**REQUIRED WORK**: Find the word "follow" in the listing; pull out each line holding it.

::::

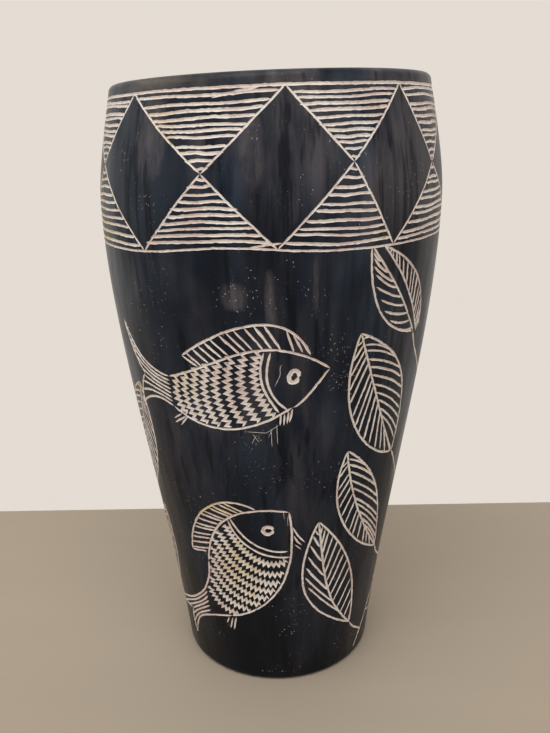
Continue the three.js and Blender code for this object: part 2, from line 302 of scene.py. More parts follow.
# Patches in the two finishes: azimuth, height in hundredths of the panel, half width and half height
# in millimetres, and strength. The first are rubbed into the dye, and the second are ochre stone.
PANEL_HEIGHT = 192 * MM
PANEL_RADIUS = 68 * MM
RUBBED_PATCHES = [
    (-0.8, 92, 2.3, 10, 0.75), (1.8, 89, 2.2, 8, 0.35), (-11.2, 92.4, 5, 5, 0.9),
    (12.5, 94, 1.1, 11, 0.45), (-38, 120, 7.5, 14, 0.75), (-5.5, 117, 4.2, 12, 0.6),
    (6, 113, 2, 16, 0.4), (42, 122, 5, 9, 0.45), (118, 84, 2.4, 12, 0.7), (176, 112, 4, 11, 0.6),
    (214, 88, 5, 6, 0.8), (283, 96, 2.4, 14, 0.6),
]
OCHRE_PATCHES = [
    (-19, 30, 13, 17, 0.85), (-38, 48, 9, 9, 0.6), (-34, 121, 7, 9, 0.8),
    (-70, 108, 9, 18, 0.8), (-34, 75, 10, 9, 0.5), (29, 84, 5, 6, 0.4),
    (104, 118, 10, 12, 0.7), (161, 38, 12, 14, 0.7), (228, 80, 14, 12, 0.6),
]


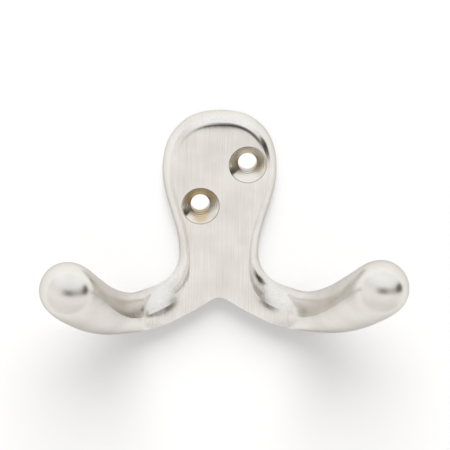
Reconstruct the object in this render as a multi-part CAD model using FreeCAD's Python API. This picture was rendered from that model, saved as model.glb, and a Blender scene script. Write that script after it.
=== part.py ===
import FreeCAD, Part
import math
import os

from FreeCAD import Vector

# Double robe hook: one casting with two arms that end in balls and two countersunk screw holes.
# Millimetres. The wall is the plane y = 0 and the room lies towards -Y. +X is right and +Z is up.
# The origin is on the wall face, on the plate's middle line, halfway in height between the screws.

# Plate, as seen from the front
head_width = 25.1
head_rise = 13.5
head_squareness = 2.3
head_above_origin = 2.65
waist_width = 17.6
waist_drop = 19.35
arch_drop = 8.7
arch_radius = 3.0
arch_allowance = 1.0
flare_radius = 8.0

# Plate, as seen from the side
plate_thickness = 4.0
rim_thickness = 1.3
bevel_width = 2.3
bevel_shoulder_in = 0.42
bevel_shoulder_down = 0.3
crease_rounding = 0.28
head_roll_off = 0.2
arm_roll_off = 0.35
behind_wall = 0.6

# Screw holes, for a number 8 or 4 mm countersunk wood screw
screw_hole = 4.2
countersink = 8.4
countersink_angle = 90.0
screw_spacing_across = 10.3
screw_spacing_up = 9.4
screw_pair_offset = 0.85

# Arms and balls
root_turn = 60.0
root_height = 8.1
root_facet = 4.4
root_reach = 13.0
ball_diameter = 12.3
ball_spread = 66.6
ball_projection = 26.5
ball_above_arch = 9.2
ball_reach = 12.0
ball_upward_angle = 33.0
ball_outward_angle = 25.0

FRONT = Vector(0, -1, 0)
waist_z = head_above_origin - waist_drop
arch_apex = Vector(0, 0, waist_z - arch_drop)
low_apex = arch_apex - Vector(0, 0, arch_allowance)
flare_centre = Vector(waist_width / 2 + flare_radius, 0, waist_z)


def mix(a, b, share):
    return a * (1 - share) + b * share


def ease(share, start=0.0, end=1.0):
    """A smooth step from 0 at start to 1 at end."""
    share = min(max((share - start) / (end - start), 0.0), 1.0)
    return share * share * (3 - 2 * share)


def unit(angle):
    """The direction at this angle in the plane of the wall, from +X towards +Z."""
    return Vector(math.cos(math.radians(angle)), 0, math.sin(math.radians(angle)))


def head_point(angle):
    """A point on the head's outline, a superellipse a little squarer than an ellipse."""
    way = unit(angle)
    power = 2 / head_squareness
    x = math.copysign(abs(way.x) ** power, way.x) * head_width / 2
    return Vector(x, 0, head_above_origin + head_rise * abs(way.z) ** power)


def side_point(share):
    """A point on the side between the head's widest line and the waist, a half wave."""
    half = mix(head_width, waist_width, (1 - math.cos(math.pi * share)) / 2) / 2
    return Vector(half, 0, head_above_origin - waist_drop * share)


def flare_point(angle):
    """A point on the arc by which the waist turns into the arm's upper edge."""
    return flare_centre - unit(angle) * flare_radius


def root_low():
    """The lower edge of the arm's root, where the arch ends."""
    return flare_point(root_turn) - unit(root_turn) * root_height


def outward(outline, at, step):
    """The outline's normal in the plane of the wall, away from the metal."""
    along = outline(at + step) - outline(at - step)
    return Vector(-along.z, 0, along.x).normalize()


def closed_section(corners, leave, arrive):
    """Twelve poles of a closed section: four cubic sides, each with its corner and two handles."""
    poles = []
    for index, corner in enumerate(corners):
        poles += [corner, leave[index], arrive[index]]
    return poles


def bevelled_section(top, bottom, up, front, thickness, facet, rim, roll_off):
    """A section with a rim and a convex bevel of width facet at its top.

    It spans from top to bottom at its back. Its face rolls off towards the bevel, and roll_off is the
    share of the face that does.
    """
    depth = front * thickness
    crease = front * (thickness - crease_rounding)
    fall = (thickness - crease_rounding - rim) * bevel_shoulder_down
    shoulder = top - up * facet * bevel_shoulder_in + crease - front * fall
    below = top - up * facet
    corners = [top, below + crease, bottom + depth, bottom]
    first, second = 1 / 3, 2 / 3
    leave = [top + front * rim, mix(below, bottom, roll_off) + depth]
    leave += [bottom + depth * second, mix(bottom, top, first)]
    arrive = [shoulder, mix(below, bottom, second) + depth]
    arrive += [bottom + depth * first, mix(bottom, top, second)]
    return closed_section(corners, leave, arrive)


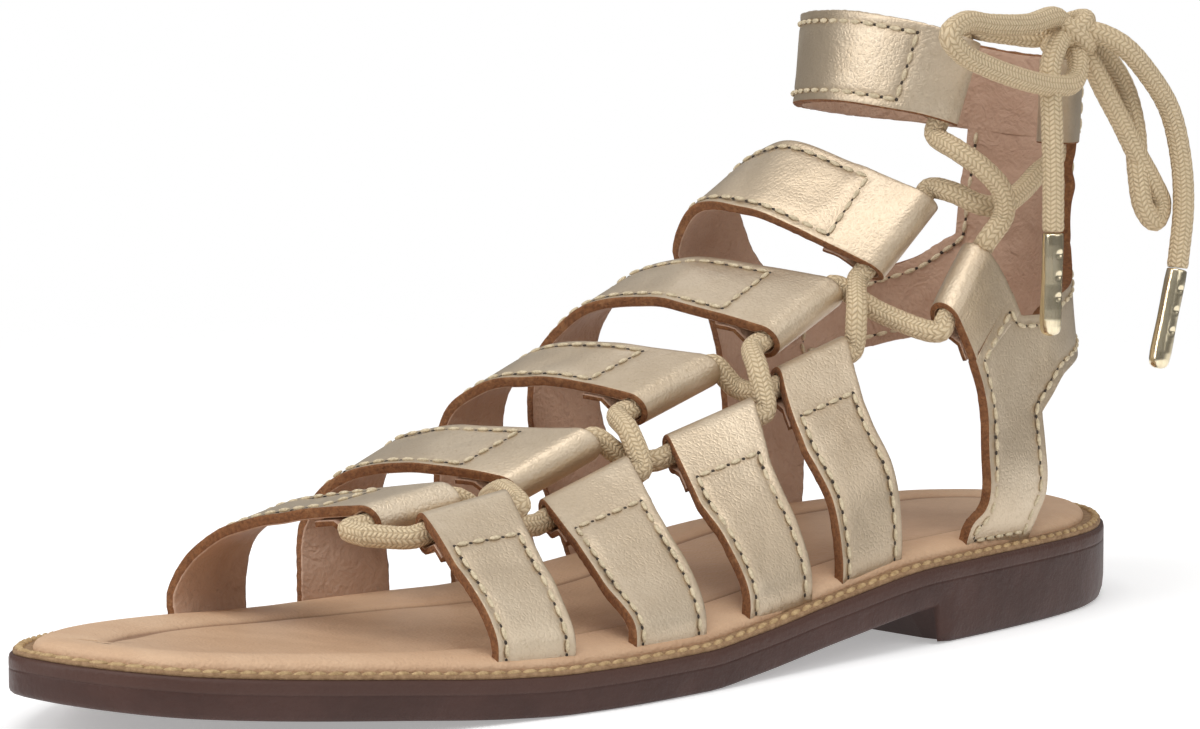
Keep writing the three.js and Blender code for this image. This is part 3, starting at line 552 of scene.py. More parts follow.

::::

**EXPECTED ANSWER**:
Continue the three.js and Blender code for this object: part 2, from line 302 of scene.py. More parts follow.
Keep writing the three.js and Blender code for this image. This is part 3, starting at line 552 of scene.py. More parts follow.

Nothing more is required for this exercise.